# TASK OBJECTIVE
Return, word for word, the lines from the line holding "over the origin." through the line holding "before = set(bpy.data.objects)". Include both end lines and no others.

# START OF DATASET EXTRACT

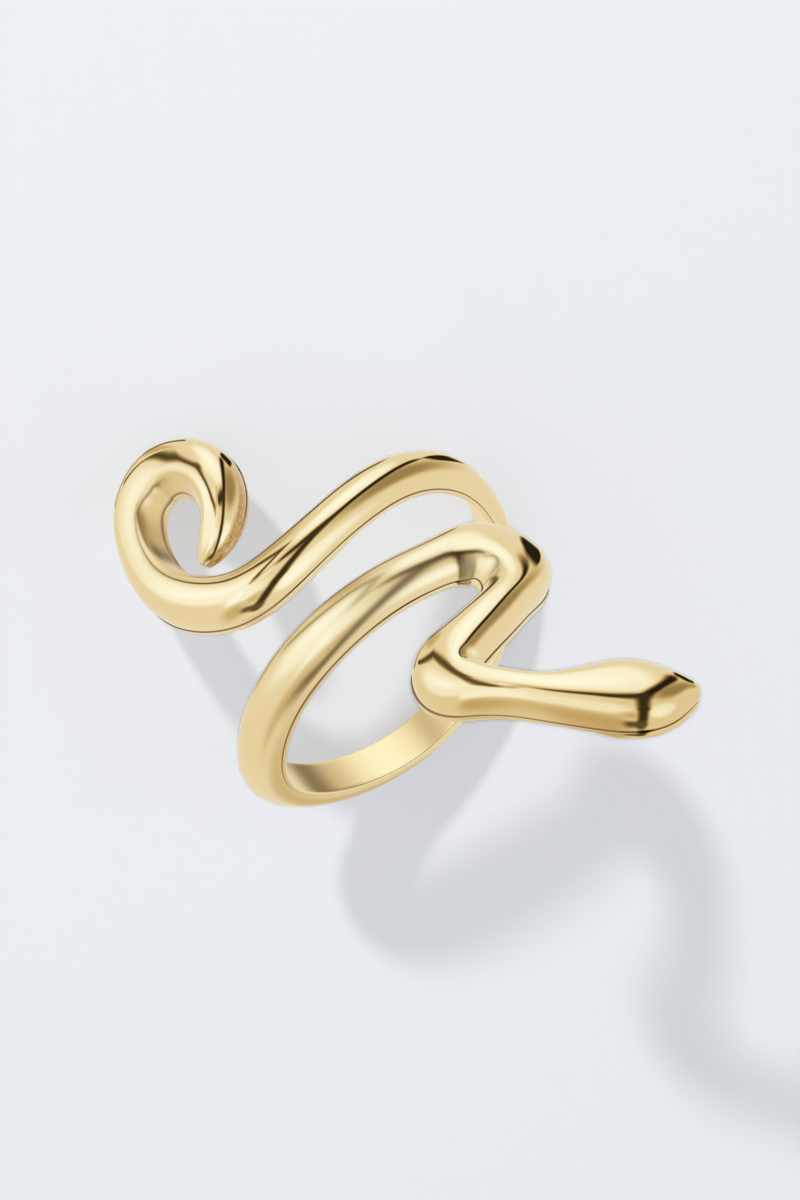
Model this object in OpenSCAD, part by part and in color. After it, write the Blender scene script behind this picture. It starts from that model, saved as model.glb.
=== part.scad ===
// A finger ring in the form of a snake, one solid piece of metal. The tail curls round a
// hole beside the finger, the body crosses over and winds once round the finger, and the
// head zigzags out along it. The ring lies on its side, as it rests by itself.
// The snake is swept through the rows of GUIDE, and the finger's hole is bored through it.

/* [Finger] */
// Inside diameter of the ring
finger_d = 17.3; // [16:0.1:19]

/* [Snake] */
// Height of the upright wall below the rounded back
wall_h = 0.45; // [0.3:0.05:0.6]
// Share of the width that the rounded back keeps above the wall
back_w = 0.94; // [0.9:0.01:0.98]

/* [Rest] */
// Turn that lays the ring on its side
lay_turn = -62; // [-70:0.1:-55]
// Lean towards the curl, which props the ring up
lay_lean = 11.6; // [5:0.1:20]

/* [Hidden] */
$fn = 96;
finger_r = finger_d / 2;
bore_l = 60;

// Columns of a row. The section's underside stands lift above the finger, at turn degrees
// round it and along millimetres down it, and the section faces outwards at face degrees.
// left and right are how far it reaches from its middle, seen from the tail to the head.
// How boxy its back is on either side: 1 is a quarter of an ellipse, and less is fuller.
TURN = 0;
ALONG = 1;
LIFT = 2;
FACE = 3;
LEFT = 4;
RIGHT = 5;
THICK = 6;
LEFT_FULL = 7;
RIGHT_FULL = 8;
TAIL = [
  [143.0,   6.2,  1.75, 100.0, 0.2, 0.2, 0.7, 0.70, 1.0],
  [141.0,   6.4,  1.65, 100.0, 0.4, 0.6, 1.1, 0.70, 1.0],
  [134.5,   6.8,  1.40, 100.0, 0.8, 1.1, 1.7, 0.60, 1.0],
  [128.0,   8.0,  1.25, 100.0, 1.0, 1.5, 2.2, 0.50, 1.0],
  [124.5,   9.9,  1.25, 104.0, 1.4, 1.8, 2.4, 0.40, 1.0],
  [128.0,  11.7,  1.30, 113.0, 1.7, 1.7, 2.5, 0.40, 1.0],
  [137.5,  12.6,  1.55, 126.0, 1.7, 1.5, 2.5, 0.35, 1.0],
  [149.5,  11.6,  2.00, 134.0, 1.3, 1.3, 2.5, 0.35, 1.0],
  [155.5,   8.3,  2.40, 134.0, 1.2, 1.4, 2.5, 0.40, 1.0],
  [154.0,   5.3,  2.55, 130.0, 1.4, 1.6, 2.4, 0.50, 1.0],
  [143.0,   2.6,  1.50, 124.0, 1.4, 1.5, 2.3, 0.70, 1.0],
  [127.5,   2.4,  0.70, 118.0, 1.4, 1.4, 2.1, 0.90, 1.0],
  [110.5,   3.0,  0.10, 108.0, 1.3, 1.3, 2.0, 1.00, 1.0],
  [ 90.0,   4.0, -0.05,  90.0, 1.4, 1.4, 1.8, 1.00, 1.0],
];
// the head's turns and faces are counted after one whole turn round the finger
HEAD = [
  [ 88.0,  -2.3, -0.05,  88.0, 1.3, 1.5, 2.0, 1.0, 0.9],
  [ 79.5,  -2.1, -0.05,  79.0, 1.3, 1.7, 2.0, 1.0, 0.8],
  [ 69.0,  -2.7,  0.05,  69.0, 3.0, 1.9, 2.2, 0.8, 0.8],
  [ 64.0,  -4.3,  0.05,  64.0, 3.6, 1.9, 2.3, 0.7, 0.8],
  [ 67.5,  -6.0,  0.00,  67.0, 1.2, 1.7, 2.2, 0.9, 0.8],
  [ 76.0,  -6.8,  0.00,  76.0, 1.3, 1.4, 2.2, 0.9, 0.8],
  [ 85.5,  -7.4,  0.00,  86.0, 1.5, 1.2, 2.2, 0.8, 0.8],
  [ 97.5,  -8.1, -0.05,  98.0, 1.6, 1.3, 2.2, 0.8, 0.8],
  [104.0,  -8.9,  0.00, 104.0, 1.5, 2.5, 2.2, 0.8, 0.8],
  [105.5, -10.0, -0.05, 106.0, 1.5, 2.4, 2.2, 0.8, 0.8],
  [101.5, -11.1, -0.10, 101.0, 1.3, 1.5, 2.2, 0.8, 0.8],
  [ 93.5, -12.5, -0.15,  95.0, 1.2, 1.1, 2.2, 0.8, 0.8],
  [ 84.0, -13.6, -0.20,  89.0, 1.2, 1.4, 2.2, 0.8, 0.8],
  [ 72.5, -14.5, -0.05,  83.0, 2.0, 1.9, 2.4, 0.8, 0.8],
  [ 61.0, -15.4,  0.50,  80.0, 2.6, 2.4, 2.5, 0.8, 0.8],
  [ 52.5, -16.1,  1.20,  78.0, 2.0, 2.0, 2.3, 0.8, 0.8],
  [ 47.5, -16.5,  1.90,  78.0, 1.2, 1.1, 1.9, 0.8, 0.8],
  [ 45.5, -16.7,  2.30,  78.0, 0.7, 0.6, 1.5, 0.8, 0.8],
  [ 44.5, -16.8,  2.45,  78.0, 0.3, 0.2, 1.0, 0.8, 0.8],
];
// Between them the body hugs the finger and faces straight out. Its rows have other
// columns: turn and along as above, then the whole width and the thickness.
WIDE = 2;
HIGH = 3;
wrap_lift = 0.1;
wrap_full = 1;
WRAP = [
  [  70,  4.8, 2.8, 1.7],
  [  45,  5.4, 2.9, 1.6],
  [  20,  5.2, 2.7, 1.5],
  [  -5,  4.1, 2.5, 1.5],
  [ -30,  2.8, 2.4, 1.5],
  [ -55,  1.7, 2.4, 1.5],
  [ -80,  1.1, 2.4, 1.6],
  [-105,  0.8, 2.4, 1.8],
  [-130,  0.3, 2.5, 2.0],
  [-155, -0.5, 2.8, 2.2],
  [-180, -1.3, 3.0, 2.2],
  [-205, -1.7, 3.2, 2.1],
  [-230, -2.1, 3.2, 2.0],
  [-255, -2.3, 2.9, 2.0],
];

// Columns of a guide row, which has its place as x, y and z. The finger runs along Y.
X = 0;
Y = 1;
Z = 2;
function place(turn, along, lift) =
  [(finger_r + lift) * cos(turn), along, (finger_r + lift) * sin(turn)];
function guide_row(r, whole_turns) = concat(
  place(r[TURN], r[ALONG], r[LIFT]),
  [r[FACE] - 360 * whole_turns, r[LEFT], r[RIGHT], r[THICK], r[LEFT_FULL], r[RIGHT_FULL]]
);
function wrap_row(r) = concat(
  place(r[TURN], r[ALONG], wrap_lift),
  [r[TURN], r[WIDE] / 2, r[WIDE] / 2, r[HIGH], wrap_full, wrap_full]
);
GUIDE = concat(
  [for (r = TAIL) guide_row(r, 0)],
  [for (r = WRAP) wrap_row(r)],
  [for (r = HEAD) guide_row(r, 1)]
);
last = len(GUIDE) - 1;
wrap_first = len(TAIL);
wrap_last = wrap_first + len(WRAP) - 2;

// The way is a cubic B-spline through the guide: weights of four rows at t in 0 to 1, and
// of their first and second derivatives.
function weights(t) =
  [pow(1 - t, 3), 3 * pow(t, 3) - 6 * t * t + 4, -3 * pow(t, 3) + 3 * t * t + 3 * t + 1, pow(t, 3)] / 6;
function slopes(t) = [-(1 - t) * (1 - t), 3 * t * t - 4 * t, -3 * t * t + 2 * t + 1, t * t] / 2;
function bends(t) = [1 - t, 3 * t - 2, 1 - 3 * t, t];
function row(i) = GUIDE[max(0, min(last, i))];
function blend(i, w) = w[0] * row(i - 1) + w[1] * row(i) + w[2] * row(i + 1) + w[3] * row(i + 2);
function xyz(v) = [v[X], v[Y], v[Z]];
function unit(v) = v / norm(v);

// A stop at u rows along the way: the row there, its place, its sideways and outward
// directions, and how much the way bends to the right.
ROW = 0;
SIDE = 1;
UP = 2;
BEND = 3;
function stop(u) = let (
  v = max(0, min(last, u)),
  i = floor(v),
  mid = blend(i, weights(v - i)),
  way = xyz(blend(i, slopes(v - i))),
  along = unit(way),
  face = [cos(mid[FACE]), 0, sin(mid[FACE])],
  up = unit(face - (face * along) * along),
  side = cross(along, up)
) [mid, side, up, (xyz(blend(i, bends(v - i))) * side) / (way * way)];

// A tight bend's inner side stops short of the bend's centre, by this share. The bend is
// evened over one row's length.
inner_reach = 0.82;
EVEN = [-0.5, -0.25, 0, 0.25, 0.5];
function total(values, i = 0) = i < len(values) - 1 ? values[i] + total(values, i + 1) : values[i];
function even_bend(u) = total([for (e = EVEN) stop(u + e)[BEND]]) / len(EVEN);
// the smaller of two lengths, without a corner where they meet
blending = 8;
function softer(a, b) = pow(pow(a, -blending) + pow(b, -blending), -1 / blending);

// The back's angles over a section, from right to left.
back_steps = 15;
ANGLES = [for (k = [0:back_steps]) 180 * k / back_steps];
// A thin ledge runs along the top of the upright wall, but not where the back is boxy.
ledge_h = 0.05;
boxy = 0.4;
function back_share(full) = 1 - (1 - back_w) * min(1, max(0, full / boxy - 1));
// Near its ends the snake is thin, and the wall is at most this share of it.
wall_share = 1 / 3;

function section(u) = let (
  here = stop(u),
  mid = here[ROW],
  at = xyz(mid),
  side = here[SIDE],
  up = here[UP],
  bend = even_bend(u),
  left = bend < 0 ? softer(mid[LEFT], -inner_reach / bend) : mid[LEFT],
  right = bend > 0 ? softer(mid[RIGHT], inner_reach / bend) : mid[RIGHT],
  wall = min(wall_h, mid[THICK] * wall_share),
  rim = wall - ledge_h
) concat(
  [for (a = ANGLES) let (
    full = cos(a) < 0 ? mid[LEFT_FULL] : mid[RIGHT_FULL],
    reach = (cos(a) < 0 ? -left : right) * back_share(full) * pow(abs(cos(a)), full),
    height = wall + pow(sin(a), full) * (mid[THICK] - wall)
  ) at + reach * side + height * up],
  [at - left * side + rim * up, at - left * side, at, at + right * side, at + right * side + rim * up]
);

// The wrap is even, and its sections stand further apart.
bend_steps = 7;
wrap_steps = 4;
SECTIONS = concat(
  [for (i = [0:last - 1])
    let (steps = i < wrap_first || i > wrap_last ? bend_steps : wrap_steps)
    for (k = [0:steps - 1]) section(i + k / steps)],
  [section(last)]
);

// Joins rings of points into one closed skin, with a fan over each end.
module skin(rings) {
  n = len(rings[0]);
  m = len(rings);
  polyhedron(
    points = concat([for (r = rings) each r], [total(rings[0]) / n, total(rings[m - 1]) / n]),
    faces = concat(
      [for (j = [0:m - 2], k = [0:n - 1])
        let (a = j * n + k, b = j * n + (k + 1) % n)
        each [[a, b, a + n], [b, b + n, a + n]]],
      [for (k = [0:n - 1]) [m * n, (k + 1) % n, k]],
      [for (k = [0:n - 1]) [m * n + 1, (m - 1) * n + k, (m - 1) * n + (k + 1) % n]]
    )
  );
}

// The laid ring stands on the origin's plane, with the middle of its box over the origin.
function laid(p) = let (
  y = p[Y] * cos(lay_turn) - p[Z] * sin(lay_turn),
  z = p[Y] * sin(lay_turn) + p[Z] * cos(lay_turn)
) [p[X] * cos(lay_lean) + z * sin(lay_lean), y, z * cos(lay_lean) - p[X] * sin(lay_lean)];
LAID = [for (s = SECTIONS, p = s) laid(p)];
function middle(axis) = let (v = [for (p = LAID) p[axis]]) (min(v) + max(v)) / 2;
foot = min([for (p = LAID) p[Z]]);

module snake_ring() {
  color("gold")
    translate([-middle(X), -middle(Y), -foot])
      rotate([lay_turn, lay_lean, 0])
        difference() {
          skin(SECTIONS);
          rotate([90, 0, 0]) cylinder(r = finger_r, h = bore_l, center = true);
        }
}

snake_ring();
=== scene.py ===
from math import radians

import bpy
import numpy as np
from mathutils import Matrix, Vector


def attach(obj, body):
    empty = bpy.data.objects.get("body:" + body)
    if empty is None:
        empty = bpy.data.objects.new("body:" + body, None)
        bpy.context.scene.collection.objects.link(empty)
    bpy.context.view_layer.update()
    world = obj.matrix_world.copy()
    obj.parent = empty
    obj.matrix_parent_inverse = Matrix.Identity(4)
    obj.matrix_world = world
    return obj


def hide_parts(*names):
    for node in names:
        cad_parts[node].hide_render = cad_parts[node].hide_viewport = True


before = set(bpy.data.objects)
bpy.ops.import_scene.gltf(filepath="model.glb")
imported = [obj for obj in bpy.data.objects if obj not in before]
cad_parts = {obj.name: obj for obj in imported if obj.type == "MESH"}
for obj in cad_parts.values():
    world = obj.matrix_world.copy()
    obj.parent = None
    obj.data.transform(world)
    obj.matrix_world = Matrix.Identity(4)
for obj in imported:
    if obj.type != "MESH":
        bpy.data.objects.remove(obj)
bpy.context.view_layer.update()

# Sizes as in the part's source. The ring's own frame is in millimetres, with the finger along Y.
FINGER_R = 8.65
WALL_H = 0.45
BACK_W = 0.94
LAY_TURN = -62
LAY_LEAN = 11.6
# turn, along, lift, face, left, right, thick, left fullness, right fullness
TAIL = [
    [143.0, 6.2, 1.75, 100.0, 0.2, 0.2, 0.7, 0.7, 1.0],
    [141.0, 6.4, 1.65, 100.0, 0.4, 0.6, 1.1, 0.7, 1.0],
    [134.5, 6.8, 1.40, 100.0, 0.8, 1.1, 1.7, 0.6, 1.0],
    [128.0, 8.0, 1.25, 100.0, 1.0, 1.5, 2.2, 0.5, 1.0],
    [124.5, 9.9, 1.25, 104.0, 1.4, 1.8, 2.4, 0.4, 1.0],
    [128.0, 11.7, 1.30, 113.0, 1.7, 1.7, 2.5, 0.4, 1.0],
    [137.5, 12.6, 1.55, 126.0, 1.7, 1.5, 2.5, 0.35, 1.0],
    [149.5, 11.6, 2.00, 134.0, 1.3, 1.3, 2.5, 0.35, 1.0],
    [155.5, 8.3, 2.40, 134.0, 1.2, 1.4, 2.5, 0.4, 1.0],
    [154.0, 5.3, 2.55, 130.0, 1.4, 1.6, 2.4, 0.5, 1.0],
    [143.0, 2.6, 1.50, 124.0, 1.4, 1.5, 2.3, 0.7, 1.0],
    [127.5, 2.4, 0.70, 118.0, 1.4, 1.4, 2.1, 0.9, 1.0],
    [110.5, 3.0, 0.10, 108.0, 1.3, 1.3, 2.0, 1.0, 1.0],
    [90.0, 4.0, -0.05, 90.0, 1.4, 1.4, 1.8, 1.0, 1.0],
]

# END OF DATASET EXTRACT

# CORRECT ANSWER
// The laid ring stands on the origin's plane, with the middle of its box over the origin.
function laid(p) = let (
  y = p[Y] * cos(lay_turn) - p[Z] * sin(lay_turn),
  z = p[Y] * sin(lay_turn) + p[Z] * cos(lay_turn)
) [p[X] * cos(lay_lean) + z * sin(lay_lean), y, z * cos(lay_lean) - p[X] * sin(lay_lean)];
LAID = [for (s = SECTIONS, p = s) laid(p)];
function middle(axis) = let (v = [for (p = LAID) p[axis]]) (min(v) + max(v)) / 2;
foot = min([for (p = LAID) p[Z]]);

module snake_ring() {
  color("gold")
    translate([-middle(X), -middle(Y), -foot])
      rotate([lay_turn, lay_lean, 0])
        difference() {
          skin(SECTIONS);
          rotate([90, 0, 0]) cylinder(r = finger_r, h = bore_l, center = true);
        }
}

snake_ring();
=== scene.py ===
from math import radians

import bpy
import numpy as np
from mathutils import Matrix, Vector


def attach(obj, body):
    empty = bpy.data.objects.get("body:" + body)
    if empty is None:
        empty = bpy.data.objects.new("body:" + body, None)
        bpy.context.scene.collection.objects.link(empty)
    bpy.context.view_layer.update()
    world = obj.matrix_world.copy()
    obj.parent = empty
    obj.matrix_parent_inverse = Matrix.Identity(4)
    obj.matrix_world = world
    return obj


def hide_parts(*names):
    for node in names:
        cad_parts[node].hide_render = cad_parts[node].hide_viewport = True


before = set(bpy.data.objects)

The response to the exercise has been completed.